Klasik Freudyen Ödipal teoriye göre, başlangıçta anne-çocuktan ibaret olan ve bir süre -ve mecburen- bu biçimde devam eden ikili ilişkiye babanın üçüncü konum/işlev/taraf olarak dahil oluşu söz konusudur. Babayı mümkün kılan ve var eden, babayı ete kemiğe büründüren şey bu işlevdir: Anne ile çocuk arasına girmesi, böylece o ilişkide bir mesafe ve alan yaratan simgesel bir dolayım kurmasıdır. Babanın bu müdahalesi ve işlevi ilk yasayı, ensest yasağını inşa eder. Bu sayede, o zamana kadar ihtiyaçlarımızı dile getirmek üzere formüle ettiğimiz taleplerin yegane muhatabı konumundaki tek ve ilk Öteki'den (anne-Öteki'den) ayrılmak mümkün hale gelir, o ayrılığın koşulları ve imkanları belirmeye başlar. Bu ayrılma gerçekleşmek zorundadır çünkü. Hayatımızdaki ilk büyük meydan okuma, öncekileri özetleyen ve temize çeken ilk büyük ayrılık/kayıp, ilk travmatik karşılaşma, ilk ödevdir bu. Ensestiyöz bağın/dolaysız cinselliğin yasaklanması ve sınırlandırılması, kendimizi arzulu bir varlık olarak inşa etmenin, arzulamanın ve cinselliğin fantazisini kurmanın çerçevesini/patikasını oluşturur, bunun için yolu açar. Annenin arzusunun kendiyle sınırlı olmadığını, üçüncü bir figüre de yöneldiğini keşfeden/farkeden çocuk için bir kırılma anıdır bu. Demek o üçüncü figür, çocuğun beyhude bir biçimde anneye vermek için çabaladığı şeye, anne için olmak istediği şeye (imgesel fallus) sahip olmalıdır.

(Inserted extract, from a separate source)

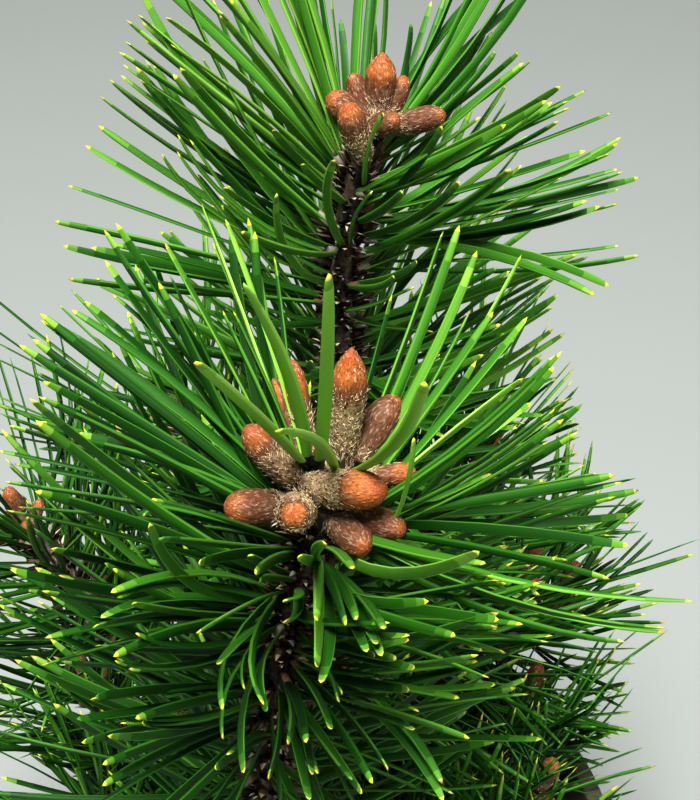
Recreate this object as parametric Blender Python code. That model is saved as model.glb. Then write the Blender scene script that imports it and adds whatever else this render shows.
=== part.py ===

Babanın müdahalesi/işlevi şöyle kavranmalı ve formüle edilmeli demek ki: Çocuğun annenin arzusunun biricik nesnesi olduğuna ilişkin inancının yok edilmesi ve annenin de fallus anlamındaki çocuktan yoksun bırakılması. Baba tarafından hem çocuk hem de anneye yasak kılınan şey ikisi arasındaki ensestiyöz ilişki, çocukla anne arasındaki sevgi/aşk ilişkisidir: “Bundan böyle annenle uyuyamazsın!” ve “yavrunla yeniden bir/bütün olamazsın!” Ya da şu: “Yerinizi bilin; sen çocuksun sen de anne”. O halde aynı müdahalenin diğer bir içerimi ve uzantısı da şudur demek ki: Bundan böyle çocuk (kız ya da oğlan) annenin arzu alanını belirlemek ve kontrol etmek için baba ile narsisistik/agresif bir ilişki ve mücadele içine girecektir. Demek çocuk anneyle önceki ikili ilişki içinde elde etmeye çalıştığı ve tekrarladığı şeyi bu sefer babayla mücadele ve rekabet zemininde yeniden yapılandırarak sürdürecek, burada bir faillik/etkin olma imkanı bulmayı umacaktır. Gerçi babayla karşılaşma ve rekabet derhal ve mecburen bir özdeşleşme ilişkisine evrilecektir. Çünkü söz konusu üçüncü failin (baba) sahneye dahil oluşu annenin arzusunu tatmin eden, annenin arzu alanını kat eden/kaplayan şeyin (imgesel fallusun) taşıyıcısı olma konumu/özelliği nedeniyle, daha doğrusu çocuğun bu varsayıma tutunması nedeniyle olduğu ölçüde, babanın kendisi artık yeni özdeşleşme figürüdür. Çocuk, bu nedenle rakip olur babaya, onun yerine geçmek için. Annenin neyse o olarak, hatta daha fenası en baştan bir eksiklikle malül olarak varolması ve babanın bir şeye sahip olma vasfıyla zuhur etmesi ile babalarda daima bir güç/iktidar vehmetmemiz arasındaki zıtlık baştan beri oradadır ve çarpıcıdır.
[1] Pierre Pachet, Babamın Özyaşamöyküsü, Çev. Nuri Samyeli, YKY, Ocak 1998, s. 7-8.